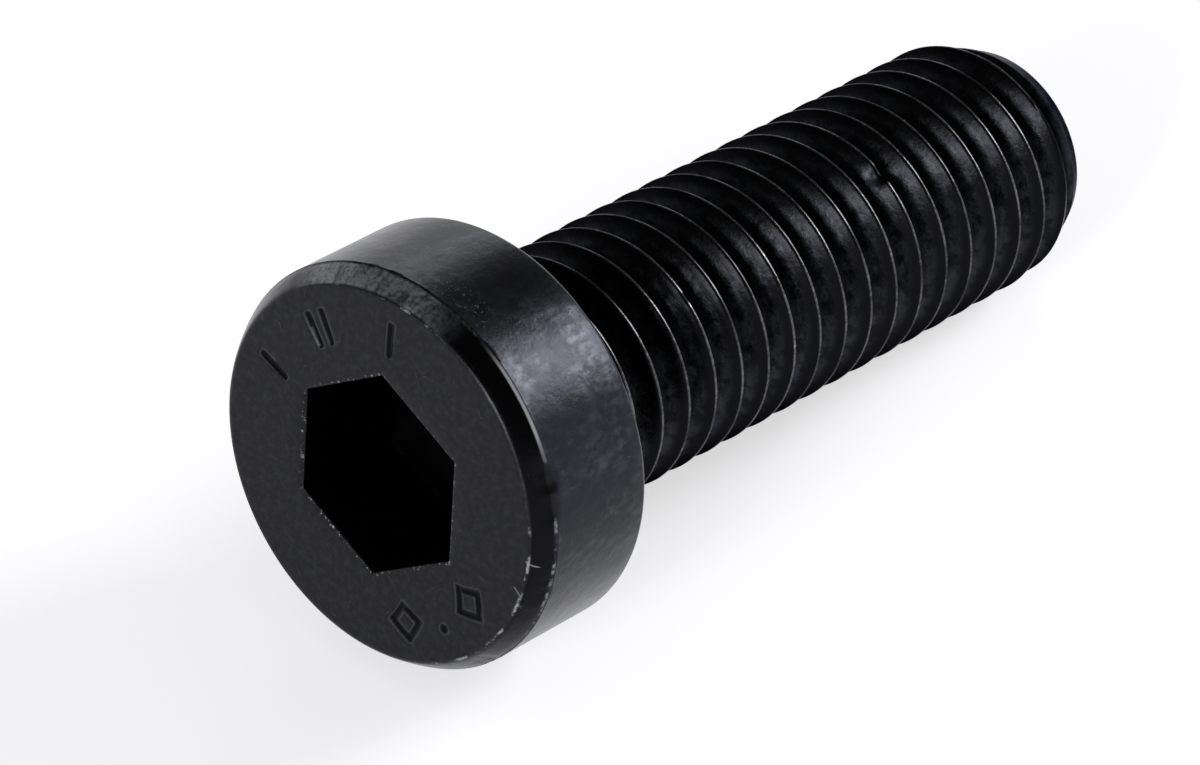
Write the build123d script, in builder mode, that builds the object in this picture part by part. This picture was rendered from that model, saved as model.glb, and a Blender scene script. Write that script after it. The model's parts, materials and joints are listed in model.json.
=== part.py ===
"""Low head socket cap screw, M10 x 1.5, 30 mm long, with a hexagon socket.

One piece of steel, with a forged head and a rolled thread. It is modelled
upright, its head's face on the XY plane and its shank along +Z, and then laid
on its side as it comes to rest: on the rim of its head and on the last full
crest of its thread. The head then looks along -Y and the tip along +Y.
"""

import os
from math import asin, atan2, cos, floor, hypot, radians, sin, tan

from build123d import *

# Head
head_diameter = 15.6
head_height = 5.7
face_bevel_width = 0.55
face_bevel_depth = 0.85
back_rim_radius = 0.25
under_head_radius = 0.6

# Hexagon socket, with the shallow cone that its punch leaves
socket_width = 7.03
socket_depth = 4.7
socket_cone_angle = 15.0
socket_turn = 29.0

# Shank and thread
shank_length = 30.0
thread_size = 10.0
thread_crest_diameter = 9.85
thread_pitch = 1.5
thread_phase = 1.286
neck_diameter = 9.0
neck_length = 1.2
runout_length = 1.5
point_length = 2.0
tip_edge_break = 0.15

# Worked out from the sizes above
head_radius = head_diameter / 2
neck_radius = neck_diameter / 2
seat_radius = neck_radius + under_head_radius
crest_radius = thread_crest_diameter / 2
total_length = head_height + shank_length
neck_end = head_height + neck_length
runout_end = neck_end + runout_length
point_start = total_length - point_length

# Metric thread profile, 60 degrees between its flanks
flank_slope = tan(radians(30))
root_radius = (thread_size - 1.22687 * thread_pitch) / 2
overlap = 0.1


def half_width(radius):
    """Half of the ridge's width at a radius, along the screw's axis."""
    return thread_pitch / 16 + (thread_size / 2 - radius) * flank_slope


# The turned blank: head, neck, run-out cone and thread root, with its socket
cone_height = socket_width / 2 * tan(radians(socket_cone_angle))

with BuildPart() as blank:
    with BuildSketch(Plane.XZ):
        with BuildLine():
            Polyline(
                (0, 0),
                (head_radius - face_bevel_width, 0),
                (head_radius, face_bevel_depth),
                (head_radius, head_height),
                (neck_radius, head_height),
                (neck_radius, neck_end),
                (root_radius, runout_end),
                (root_radius, total_length - tip_edge_break),
                (root_radius - tip_edge_break, total_length),
                (0, total_length),
                close=True,
            )
        make_face()
    revolve(axis=Axis.Z)
    seat_edges = blank.edges().filter_by_position(Axis.Z, head_height, head_height)
    seat_edges = seat_edges.sort_by(SortBy.RADIUS)
    fillet(seat_edges[0], radius=under_head_radius)
    fillet(seat_edges[-1], radius=back_rim_radius)
    with BuildSketch(Plane.XY):
        RegularPolygon(socket_width / 2, 6, major_radius=False, rotation=socket_turn)
    extrude(amount=socket_depth, mode=Mode.SUBTRACT)
    with BuildSketch(Plane.XZ):
        with BuildLine():
            Polyline(
                (0, socket_depth),
                (socket_width / 2, socket_depth),
                (0, socket_depth + cone_height),
                close=True,
            )
        make_face()
    revolve(axis=Axis.Z, mode=Mode.SUBTRACT)

# The thread's ridge, one turn of it repeated. It rises out of the neck along the
# run-out, and the point's cone takes it down into the root again before the tip
ridge_start = head_height + thread_phase - thread_pitch
ridge_turns = floor((total_length - ridge_start) / thread_pitch) + 1
inner_radius = root_radius - overlap
outer_radius = crest_radius + overlap
point_slope = (crest_radius - inner_radius) / (point_length - overlap)

with BuildPart() as turn:
    with BuildLine() as path:
        Helix(pitch=thread_pitch, height=thread_pitch, radius=inner_radius)
    with BuildSketch(Plane.XZ):
        with BuildLine():
            Polyline(
                (inner_radius, -half_width(inner_radius)),
                (crest_radius, -half_width(crest_radius)),
                (crest_radius, half_width(crest_radius)),
                (inner_radius, half_width(inner_radius)),
                close=True,
            )
        make_face()
    sweep(path=path.line, is_frenet=True)

with BuildPart() as envelope:
    with BuildSketch(Plane.XZ):
        with BuildLine():
            Polyline(
                (0, ridge_start - thread_pitch),
                (neck_radius - overlap, ridge_start - thread_pitch),
                (neck_radius - overlap, neck_end),
                (outer_radius, runout_end),
                (outer_radius, point_start - overlap / point_slope),
                (inner_radius, total_length - overlap),
                (0, total_length - overlap),
                close=True,
            )
        make_face()
    revolve(axis=Axis.Z)

ridge = []
for number in range(ridge_turns):
    placed_turn = Pos(0, 0, ridge_start + number * thread_pitch) * turn.part
    ridge += (placed_turn & envelope.part).solids()

# At rest it touches the floor with its back rim and with the last full crest
# that faces down, a quarter turn on from the crests that face +X
rim_centre_radius = head_radius - back_rim_radius
rim_centre_height = head_height - back_rim_radius
crest_half = half_width(crest_radius)
full_turns = floor((point_start - crest_half - ridge_start) / thread_pitch - 0.25)
crest_edge = ridge_start + thread_pitch * (full_turns + 0.25) + crest_half
run = crest_edge - rim_centre_height
drop = rim_centre_radius - crest_radius
rest_tilt = atan2(drop, run) + asin(back_rim_radius / hypot(run, drop))

# The head's face centre, with the origin under the middle of the lying screw
tip_radius = root_radius - tip_edge_break
front_reach = (head_radius - face_bevel_width) * sin(rest_tilt)
back_reach = total_length * cos(rest_tilt) + tip_radius * sin(rest_tilt)
face_centre = (
    0,
    (front_reach - back_reach) / 2,
    rim_centre_height * sin(rest_tilt)
    + rim_centre_radius * cos(rest_tilt)
    + back_rim_radius,
)
lying = Plane(
    origin=face_centre,
    x_dir=(1, 0, 0),
    z_dir=(0, cos(rest_tilt), -sin(rest_tilt)),
)

with BuildPart(lying) as cap_screw:
    add(blank.part)
    add(ridge)

os.makedirs("parts", exist_ok=True)
cap_screw.part.label = "cap_screw"
export_step(cap_screw.part, "parts/cap_screw.step")
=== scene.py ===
"""Looks of the low head socket cap screw: black oxide steel, worn at its edges, with some shade,
highlights and reflections painted in.

The screw is modelled upright in millimetres, its head's face at the origin and
its shank along +Z, and is then laid down where the CAD model lies.
"""

import json
from math import atan2, ceil, cos, pi, radians, sin, tan

import bpy
from mathutils import Matrix, Vector


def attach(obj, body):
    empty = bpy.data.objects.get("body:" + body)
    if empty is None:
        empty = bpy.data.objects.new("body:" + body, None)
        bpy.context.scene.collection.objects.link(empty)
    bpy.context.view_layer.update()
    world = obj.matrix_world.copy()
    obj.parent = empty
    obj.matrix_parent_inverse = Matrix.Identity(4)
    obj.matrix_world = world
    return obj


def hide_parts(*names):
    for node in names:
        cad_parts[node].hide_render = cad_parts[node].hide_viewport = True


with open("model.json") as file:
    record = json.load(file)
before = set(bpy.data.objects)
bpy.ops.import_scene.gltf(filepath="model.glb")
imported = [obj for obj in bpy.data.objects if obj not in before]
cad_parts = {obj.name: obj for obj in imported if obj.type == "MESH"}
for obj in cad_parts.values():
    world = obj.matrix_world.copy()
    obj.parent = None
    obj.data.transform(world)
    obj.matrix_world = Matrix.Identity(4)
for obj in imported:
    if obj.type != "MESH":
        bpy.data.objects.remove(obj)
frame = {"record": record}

bl_info = {
    "name": "Low head socket cap screw",
    "version": (1, 0, 0),
    "blender": (4, 5, 0),
    "location": "View3D > Sidebar > Cap screw",
    "description": "Models a blackened cap screw and the light it lies in",
    "category": "Object",
}

MM = 0.001
FULL_CIRCLE = 2 * pi


def mount(name):
    """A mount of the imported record."""
    return next(m for m in frame["record"]["mounts"] if m["name"] == name)


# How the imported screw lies: its axis, the height in mm of its head's mount over
# the face, the middle of the face, and the rotation that lays it down
AXIS = Vector(mount("thread")["axis"]).normalized()
HEAD_MOUNT_HEIGHT = 3.15
FACE_CENTRE = Vector(mount("head")["pos_m"]) - AXIS * HEAD_MOUNT_HEIGHT * MM
LAID_DOWN = (-(pi / 2 + atan2(-AXIS.z, AXIS.y)), 0, 0)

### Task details
Repeat, exactly and only, the lines from the beginning of the material through the line that contains "point_start = total_length - point_length".

### Task result
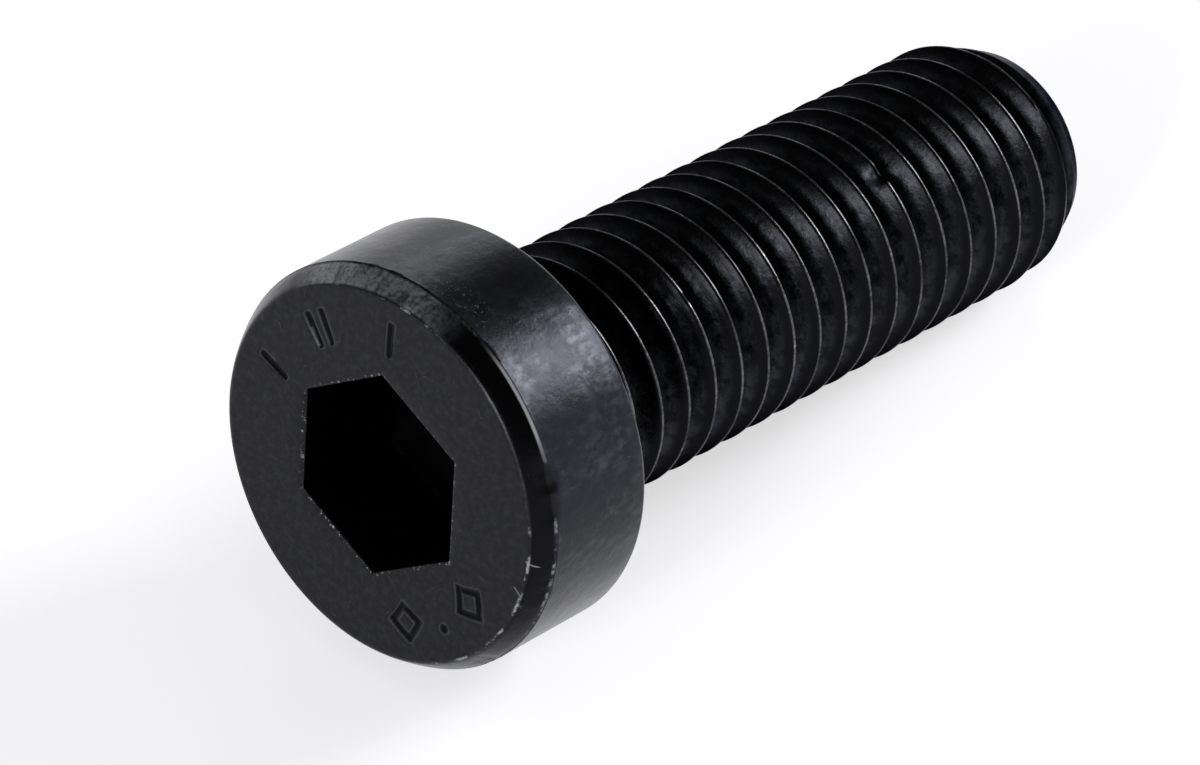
Write the build123d script, in builder mode, that builds the object in this picture part by part. This picture was rendered from that model, saved as model.glb, and a Blender scene script. Write that script after it. The model's parts, materials and joints are listed in model.json.
=== part.py ===
"""Low head socket cap screw, M10 x 1.5, 30 mm long, with a hexagon socket.

One piece of steel, with a forged head and a rolled thread. It is modelled
upright, its head's face on the XY plane and its shank along +Z, and then laid
on its side as it comes to rest: on the rim of its head and on the last full
crest of its thread. The head then looks along -Y and the tip along +Y.
"""

import os
from math import asin, atan2, cos, floor, hypot, radians, sin, tan

from build123d import *

# Head
head_diameter = 15.6
head_height = 5.7
face_bevel_width = 0.55
face_bevel_depth = 0.85
back_rim_radius = 0.25
under_head_radius = 0.6

# Hexagon socket, with the shallow cone that its punch leaves
socket_width = 7.03
socket_depth = 4.7
socket_cone_angle = 15.0
socket_turn = 29.0

# Shank and thread
shank_length = 30.0
thread_size = 10.0
thread_crest_diameter = 9.85
thread_pitch = 1.5
thread_phase = 1.286
neck_diameter = 9.0
neck_length = 1.2
runout_length = 1.5
point_length = 2.0
tip_edge_break = 0.15

# Worked out from the sizes above
head_radius = head_diameter / 2
neck_radius = neck_diameter / 2
seat_radius = neck_radius + under_head_radius
crest_radius = thread_crest_diameter / 2
total_length = head_height + shank_length
neck_end = head_height + neck_length
runout_end = neck_end + runout_length
point_start = total_length - point_length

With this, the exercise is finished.